I recently got my contributor’s copy of Kindred. “Grand Cayman,” the poem they published, is one of my personal favorites. It’s about my husband and a really great vacation we took and how transformative being in love in a new place can be. I am not great at writing love poems, and maybe this poem isn’t the best poem I’ve ever written. In fact, I found it hard to place and I’d almost given up on it when Kindred accepted it. So I’m really extra grateful to the editor, Amanda Mays, who makes a point to curate her issues with work that is beautiful and life-affirming. One of the things that scares writers the most, I think, is the possibility of accidentally falling into sentimentality. So much of what is published in many literary journals today leans toward expressions of violence and ruthlessness. I like reading that kind of work! We live in a violent, ruthless world. But I also like reading quieter work, even uplifting work. I like feeling connected to other people via more than just the worst commonalities we share.

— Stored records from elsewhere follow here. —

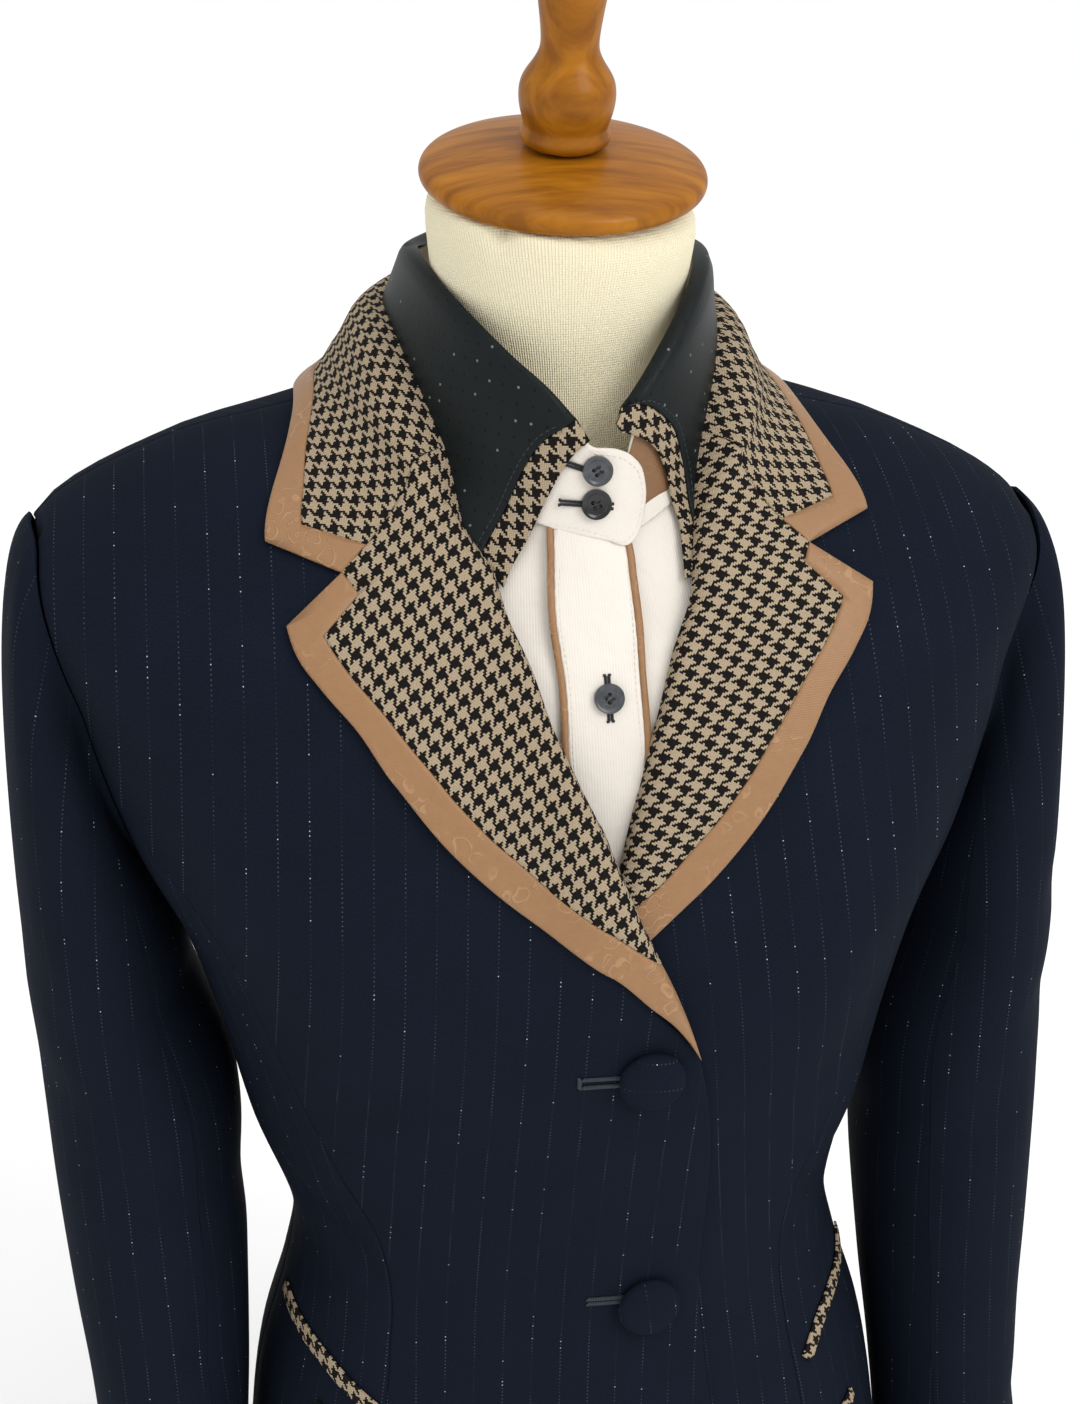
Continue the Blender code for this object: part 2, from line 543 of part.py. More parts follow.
def add_fronts(navy):
    """Fronts and side fronts of the jacket, and its back panels."""
    step = 20.0
    centre_hem = HEM_LEVEL
    for word, side in (("right", -1), ("left", 1)):
        princess = seam(flip(FRONT_PRINCESS), step, side)
        roll_rows = front_line(RIGHT_ROLL if side < 0 else LEFT_ROLL)
        neck_start = (36.0 * side, NECK_LEVEL)
        roll = seam([neck_start] + roll_rows, step * 0.8)
        edge_low = place_on_front(38.0 if side < 0 else -8.0, centre_hem)
        front_edge = seam([roll_rows[-1], place_on_front(38.5 if side < 0 else -8.0, 95),
                           place_on_front(40.0 if side < 0 else -8.0, 20), edge_low], step)
        hem = seam([edge_low, (40.0 * side, HEM_LEVEL)], step)
        upper_armhole = armhole_part(side, "front", FRONT_PRINCESS[-1][0], SHOULDER_LEVEL)
        shoulder = seam([(90.0 * side, SHOULDER_LEVEL), (90.0 * side, 285),
                         (90.0 * side, NECK_LEVEL)], step)
        neckline = seam([(90.0 * side, NECK_LEVEL), (62.0 * side, NECK_LEVEL), neck_start], step)
        edge = outline(roll, front_edge, hem, princess, upper_armhole[::-1], shoulder, neckline)
        panel("jacket_front_" + word, edge, navy,
              overlap_lift if side < 0 else -JACKET_CLOTH, step=step)
        side_hem = seam([(40.0 * side, HEM_LEVEL), (90.0 * side, HEM_LEVEL)], step)
        side_seam = seam([(90.0 * side, HEM_LEVEL), (90.0 * side, -100), (90.0 * side, 0),
                          (90.0 * side, UNDERARM_LEVEL)], step)
        lower_armhole = armhole_part(side, "front", UNDERARM_LEVEL, FRONT_PRINCESS[-1][0])
        edge = outline(side_hem, side_seam, lower_armhole[::-1], princess[::-1])
        panel("jacket_side_front_" + word, edge, navy, -JACKET_CLOTH, step=step)
        back_princess = seam(flip(BACK_PRINCESS), 26.0, side)
        side_back_hem = seam([(90.0 * side, HEM_LEVEL), (148.0 * side, HEM_LEVEL)], 26.0)
        back_low = armhole_part(side, "back", UNDERARM_LEVEL, 207)
        edge = outline(side_back_hem, back_princess, back_low, side_seam[::-1])
        panel("jacket_side_back_" + word, edge, navy, -JACKET_CLOTH, step=24.0)
        back_hem = seam([(148.0 * side, HEM_LEVEL), (180.0 * side, HEM_LEVEL)], 26.0)
        centre_back = seam([(180.0 * side, HEM_LEVEL), (180.0 * side, 0),
                            (180.0 * side, 200), (180.0 * side, NECK_LEVEL)], 26.0)
        back_neck = seam([(180.0 * side, NECK_LEVEL), (135.0 * side, NECK_LEVEL),
                          (90.0 * side, NECK_LEVEL)], step)
        back_high = armhole_part(side, "back", 207, SHOULDER_LEVEL)
        edge = outline(back_hem, centre_back, back_neck, shoulder[::-1], back_high,
                       back_princess[::-1])
        panel("jacket_back_" + word, edge, navy, -JACKET_CLOTH, step=26.0)


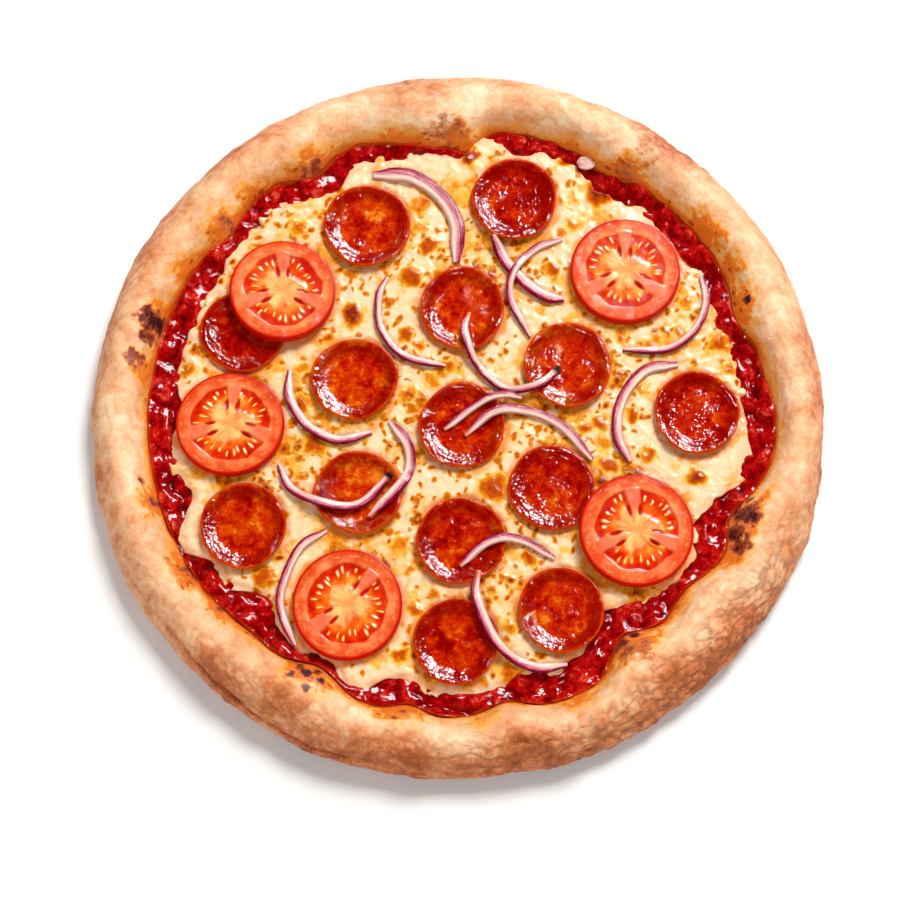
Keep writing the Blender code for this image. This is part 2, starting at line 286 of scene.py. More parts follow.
# Camera
camera = {"elevation": 73.0, "away": 1.0, "target": (-0.0031, -0.0134, 0.0), "lens": 95.9}


def setCamera():
    lens = bpy.data.cameras.new("camera")
    lens.lens = camera["lens"]
    lens.sensor_width = 36.0
    lens.clip_end = 20.0
    holder = bpy.data.objects.new("camera", lens)
    bpy.context.scene.collection.objects.link(holder)
    tilt = math.radians(camera["elevation"])
    target = Vector(camera["target"])
    holder.location = target + camera["away"] * Vector((0.0, -math.cos(tilt), math.sin(tilt)))
    holder.rotation_euler = (target - holder.location).to_track_quat("-Z", "Y").to_euler()
    bpy.context.scene.camera = holder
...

So maybe “Grand Cayman” is sentimental. The memory that inspired it definitely is. When I picked up writing again in earnestness after many years of only picking at it, one of the things I told myself I would do was to risk sentimentality. One always hopes not to go veering off the edge into Hallmark territory, but just being open to the possibility of accidentally writing a sentimental poem or essay or short story opens the door to really feeling the emotions that turn into writing. In other words, there’s an authenticity of emotion that can come from risking sentimentality.
This whole issue is lovely, full of work that risks sentimentality while never devolving into something saccharine or mawkish. As a bonus, bonus, bonus (!) my very talented friend Melissa Oliveira has two poems included in this issue too! I have never been so excited to see my work placed alongside another person’s.
P.S. In other great writing news, I just got an acceptance from The Fourth River. They’re publishing two of my poems in their spring climate change issue. Boo, climate change, but I’m also really pleased to appear in this journal.